A Southern Naturalist Almanac

Friday, November 25, 2011

Falling into a place

As a person who feels compelled to write and reflect but also has an intense need to be outside and active in social issues,  I have struggled at times to strike a balance. In legendary education philosopher Clifford Knapp's Lasting Lessons: A Teachers Guide to Reflecting on Experience, he speaks of how educators always fail to provide time for reflection in the learning experience. In that same way, perhaps we are all missing a learning opportunity that might help us understand the meaning of our actions and experiences.

A few days ago, I attempted to express some thoughts on how my creative habits have changed since the balance was tipped towards being "outside and active" after college.

If the world and my acting within it is a kind of diving under water, I have not come to the surface in a long time. Yet I cannot breathe, it seems, until I move out of the medium entirely, away from my daily relations, to a point of distance and loneliness. Writing, as many say, is the art of a solitary soul. And so being submerged, immersed within the other, enthralled with people and actions, I have managed to drown myself many times over.

I have not slowed or stopped long enough to draw or to paint. For months and years, my dreams of images escape, disembodied. Consequentially, I feel I have lost my sense of form and color, if not the artistic sensibility, entire, then the ability, at least, to enact: agency.
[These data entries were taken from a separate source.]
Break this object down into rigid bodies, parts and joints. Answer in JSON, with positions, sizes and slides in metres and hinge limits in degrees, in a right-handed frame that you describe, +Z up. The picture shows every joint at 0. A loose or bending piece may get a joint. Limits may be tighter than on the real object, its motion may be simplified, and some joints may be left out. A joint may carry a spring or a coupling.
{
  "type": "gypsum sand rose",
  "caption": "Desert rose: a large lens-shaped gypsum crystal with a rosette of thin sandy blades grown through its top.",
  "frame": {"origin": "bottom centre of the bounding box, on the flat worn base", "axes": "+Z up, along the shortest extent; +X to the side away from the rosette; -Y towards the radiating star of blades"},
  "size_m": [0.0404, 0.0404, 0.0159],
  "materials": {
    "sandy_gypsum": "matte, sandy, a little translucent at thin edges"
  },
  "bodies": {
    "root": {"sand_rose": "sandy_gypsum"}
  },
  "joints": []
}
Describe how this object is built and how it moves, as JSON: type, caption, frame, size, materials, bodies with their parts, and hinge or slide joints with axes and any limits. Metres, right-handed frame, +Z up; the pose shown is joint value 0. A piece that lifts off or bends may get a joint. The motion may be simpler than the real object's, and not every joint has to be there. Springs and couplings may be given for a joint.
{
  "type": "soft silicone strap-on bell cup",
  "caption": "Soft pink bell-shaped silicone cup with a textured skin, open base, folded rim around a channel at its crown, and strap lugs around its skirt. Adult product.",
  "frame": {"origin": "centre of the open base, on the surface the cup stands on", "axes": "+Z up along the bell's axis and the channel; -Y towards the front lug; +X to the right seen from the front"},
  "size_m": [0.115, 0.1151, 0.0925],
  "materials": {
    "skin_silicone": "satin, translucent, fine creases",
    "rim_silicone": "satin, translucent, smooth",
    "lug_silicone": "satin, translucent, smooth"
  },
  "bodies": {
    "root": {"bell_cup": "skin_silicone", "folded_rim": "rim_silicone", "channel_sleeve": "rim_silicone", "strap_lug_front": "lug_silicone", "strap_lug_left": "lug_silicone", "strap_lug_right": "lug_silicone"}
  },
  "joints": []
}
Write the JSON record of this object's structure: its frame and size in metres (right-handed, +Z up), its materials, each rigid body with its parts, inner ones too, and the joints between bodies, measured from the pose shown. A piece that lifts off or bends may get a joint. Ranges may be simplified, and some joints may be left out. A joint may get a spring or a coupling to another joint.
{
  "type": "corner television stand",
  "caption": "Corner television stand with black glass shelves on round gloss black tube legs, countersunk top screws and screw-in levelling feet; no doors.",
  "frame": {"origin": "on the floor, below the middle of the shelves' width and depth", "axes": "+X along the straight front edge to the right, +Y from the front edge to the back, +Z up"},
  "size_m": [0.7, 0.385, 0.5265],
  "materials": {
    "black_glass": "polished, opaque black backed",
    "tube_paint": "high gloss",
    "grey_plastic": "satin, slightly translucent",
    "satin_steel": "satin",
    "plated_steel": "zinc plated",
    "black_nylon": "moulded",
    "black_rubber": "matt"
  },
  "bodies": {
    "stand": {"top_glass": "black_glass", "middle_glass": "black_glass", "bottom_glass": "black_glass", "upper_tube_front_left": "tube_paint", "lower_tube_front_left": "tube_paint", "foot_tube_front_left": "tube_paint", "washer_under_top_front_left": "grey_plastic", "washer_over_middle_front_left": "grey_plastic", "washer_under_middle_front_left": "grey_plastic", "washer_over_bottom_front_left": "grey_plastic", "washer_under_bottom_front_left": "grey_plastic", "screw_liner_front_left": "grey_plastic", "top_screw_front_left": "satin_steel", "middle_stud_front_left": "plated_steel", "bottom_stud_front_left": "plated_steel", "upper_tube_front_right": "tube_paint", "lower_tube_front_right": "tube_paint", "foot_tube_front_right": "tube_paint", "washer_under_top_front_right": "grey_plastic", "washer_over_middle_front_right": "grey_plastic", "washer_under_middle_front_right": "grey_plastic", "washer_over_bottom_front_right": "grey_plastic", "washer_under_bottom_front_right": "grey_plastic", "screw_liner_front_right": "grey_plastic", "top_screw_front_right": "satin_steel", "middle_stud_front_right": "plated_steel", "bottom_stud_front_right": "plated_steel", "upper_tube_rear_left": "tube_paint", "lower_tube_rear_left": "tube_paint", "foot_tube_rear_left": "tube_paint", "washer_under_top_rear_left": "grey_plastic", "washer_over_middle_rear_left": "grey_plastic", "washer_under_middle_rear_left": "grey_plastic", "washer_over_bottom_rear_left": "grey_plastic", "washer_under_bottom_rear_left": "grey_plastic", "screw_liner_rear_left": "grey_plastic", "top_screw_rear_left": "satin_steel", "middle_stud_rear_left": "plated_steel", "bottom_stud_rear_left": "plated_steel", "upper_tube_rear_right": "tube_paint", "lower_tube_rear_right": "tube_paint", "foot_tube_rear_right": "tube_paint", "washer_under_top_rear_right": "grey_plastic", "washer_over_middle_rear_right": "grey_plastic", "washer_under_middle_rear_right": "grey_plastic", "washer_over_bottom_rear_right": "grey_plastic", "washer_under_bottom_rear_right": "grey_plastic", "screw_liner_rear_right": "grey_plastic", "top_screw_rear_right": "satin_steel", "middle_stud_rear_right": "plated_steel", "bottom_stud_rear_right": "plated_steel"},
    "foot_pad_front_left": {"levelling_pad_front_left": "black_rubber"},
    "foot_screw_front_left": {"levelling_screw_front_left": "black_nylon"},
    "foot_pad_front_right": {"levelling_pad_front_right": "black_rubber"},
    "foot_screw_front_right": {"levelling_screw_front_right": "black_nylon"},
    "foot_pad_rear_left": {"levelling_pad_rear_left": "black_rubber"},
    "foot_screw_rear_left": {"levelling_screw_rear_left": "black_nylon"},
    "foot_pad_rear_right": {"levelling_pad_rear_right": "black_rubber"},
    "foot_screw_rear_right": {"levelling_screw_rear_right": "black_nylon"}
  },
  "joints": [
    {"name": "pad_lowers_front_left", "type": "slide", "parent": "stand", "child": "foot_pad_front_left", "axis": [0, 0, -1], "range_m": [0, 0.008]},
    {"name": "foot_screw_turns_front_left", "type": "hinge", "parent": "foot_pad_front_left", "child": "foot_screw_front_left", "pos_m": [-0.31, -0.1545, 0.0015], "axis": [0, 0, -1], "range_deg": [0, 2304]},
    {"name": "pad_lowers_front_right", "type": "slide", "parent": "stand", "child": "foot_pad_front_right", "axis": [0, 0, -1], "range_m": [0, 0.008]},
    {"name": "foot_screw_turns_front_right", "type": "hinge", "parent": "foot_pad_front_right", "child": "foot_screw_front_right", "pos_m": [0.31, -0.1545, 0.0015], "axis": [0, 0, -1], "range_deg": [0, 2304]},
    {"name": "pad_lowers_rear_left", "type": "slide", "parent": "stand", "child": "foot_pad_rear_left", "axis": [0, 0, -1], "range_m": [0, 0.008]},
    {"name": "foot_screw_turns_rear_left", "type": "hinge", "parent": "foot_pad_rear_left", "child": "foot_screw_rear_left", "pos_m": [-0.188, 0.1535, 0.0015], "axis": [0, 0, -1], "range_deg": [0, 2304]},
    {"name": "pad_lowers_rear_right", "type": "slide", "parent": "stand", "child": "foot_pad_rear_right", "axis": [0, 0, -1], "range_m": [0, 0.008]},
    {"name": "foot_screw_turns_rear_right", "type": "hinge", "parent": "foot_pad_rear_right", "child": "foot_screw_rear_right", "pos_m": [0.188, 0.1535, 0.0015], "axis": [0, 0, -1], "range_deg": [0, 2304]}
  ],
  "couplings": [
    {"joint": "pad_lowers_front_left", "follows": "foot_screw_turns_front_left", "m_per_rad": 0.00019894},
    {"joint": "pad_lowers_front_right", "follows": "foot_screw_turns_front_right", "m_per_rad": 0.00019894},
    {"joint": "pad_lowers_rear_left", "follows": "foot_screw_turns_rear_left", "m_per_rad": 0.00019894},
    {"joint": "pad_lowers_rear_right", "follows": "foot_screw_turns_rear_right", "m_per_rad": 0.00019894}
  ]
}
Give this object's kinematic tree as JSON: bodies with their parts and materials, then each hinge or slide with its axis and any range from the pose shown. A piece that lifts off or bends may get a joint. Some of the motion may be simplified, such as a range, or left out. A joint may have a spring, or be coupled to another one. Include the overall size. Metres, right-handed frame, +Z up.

To this day I long for the meditation of the quiet studio, building from the emptiness of canvas, a picture, a scene, a world.

I have not slowed or stopped long enough to write the poetry of my mind and heart, either.  I have slowly lost that vital line of communication with myself. A specific language still murmurs underneath my daily experiences, the faintest stream of unrequited creativity. But I rarely give these fancies the attention they deserve or require and have lost the ability to rejoice, as I once did, in expression. Once, in poetry, I could perhaps express my own desires, reenter the inner landscape of my youth, my future, and regain spiritual hope. I once made time for myself to react to experiences and people, to report from a distance, in quiet solitude.


But I've decided that the sense of loss I've felt in months passed is just an impression, speculation.  I'm sure others in my generation have also felt pressure to move away from creativity and slow reflection due to the nature of our modern environmental and social dilemmas. It seems difficult to sit down for too long and daydream with cottony materials of paint and language when a boots and hammer beckon us to the hard work of rebuilding our civilization. But for me, who has felt deadened by the reallocation of creative energy, perhaps the metaphors above are wrong and nothing is dead.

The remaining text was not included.